2. Staining and Residue
- Fixtures and Laundry: Water with high TDS can leave unsightly stains and residue on sinks, toilets, bathtubs, and showerheads. It can also cause fabrics to look dull or dingy after washing.
- Soap Scum: Hard water reacts with soap to form soap scum, making it harder to lather and rinse, and leaving residue on skin and surfaces.
3. Corrosion
While some minerals can cause scale, others, in specific concentrations, can contribute to the corrosion of metal pipes and fixtures. For example, high chloride levels can be corrosive.
4. Industrial and Agricultural Impact
- Cooling Systems: High TDS can lead to scaling and corrosion in industrial cooling towers and boilers, affecting efficiency and requiring more maintenance.
- Irrigation: In agriculture, high TDS in irrigation water can negatively impact soil quality and crop yields, especially with sensitive plants.
Understanding TDS Levels
TDS levels are categorized to give a general idea of water quality:
| TDS Level (mg/L or ppm) | Quality Description | Common Effects |
|---|---|---|
| Less than 50 | Very Low | Can taste flat or distilled; may lack beneficial minerals |
| 50 - 250 | Low | Generally excellent taste; good for drinking |
| 250 - 500 | Medium | Good for drinking; taste may vary depending on specific dissolved solids |
| 500 - 1,000 | High (EPA Secondary MCL) | Noticeable taste, potential odors; scaling in appliances |
| 1,000 - 3,000 | Very High | Undesirable for drinking; significant scaling and aesthetic issues |
| Over 3,000 | Unacceptable | Not recommended for drinking; severe technical issues |
- Note: These are general guidelines. The specific composition of TDS matters as much as the total amount.
Measuring and Managing TDS
How to Measure TDS
TDS is commonly measured using a TDS meter, a handheld device that measures the electrical conductivity of water. Since dissolved ions conduct electricity, a higher conductivity reading correlates to a higher TDS level. You can purchase these meters relatively inexpensively.
Solutions for High TDS
If your water has undesirable TDS levels, several treatment options are available:
- Reverse Osmosis (RO): This is one of the most effective methods for reducing TDS. RO systems force water through a semi-permeable membrane that filters out most dissolved solids, as well as many other contaminants.
- Distillation: Distillation involves boiling water and collecting the condensed steam, leaving dissolved solids behind. This method produces very pure water with extremely low TDS.
- Deionization (DI): DI systems use ion-exchange resins to remove dissolved ionic impurities. These are often used for specific industrial or laboratory applications requiring ultra-pure water.

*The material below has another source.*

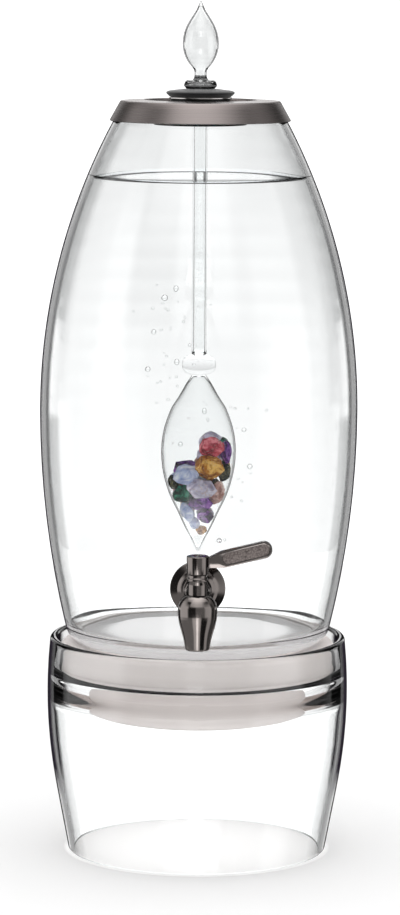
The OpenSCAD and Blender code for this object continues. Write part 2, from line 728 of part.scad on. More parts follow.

- Water Softeners: While not reducing overall TDS, water softeners address the specific issue of hard water by exchanging hardness-causing ions (calcium and magnesium) with non-scaling ions like sodium or potassium. This improves aesthetic issues but can slightly increase sodium TDS.
When to Consider TDS Reduction
- Unpleasant Taste/Odor: If your drinking water has a noticeable, undesirable taste.
- Appliance Damage: If you notice scale buildup on fixtures or within appliances.
- Specific Health Concerns: If initial water testing indicates high TDS alongside potentially harmful contaminants.
- Special Needs: For sensitive applications like aquariums, hydroponics, or specific industrial processes.
Monitoring TDS levels helps ensure water quality for both consumption and practical uses, providing insights into the overall purity and suitability of your water source.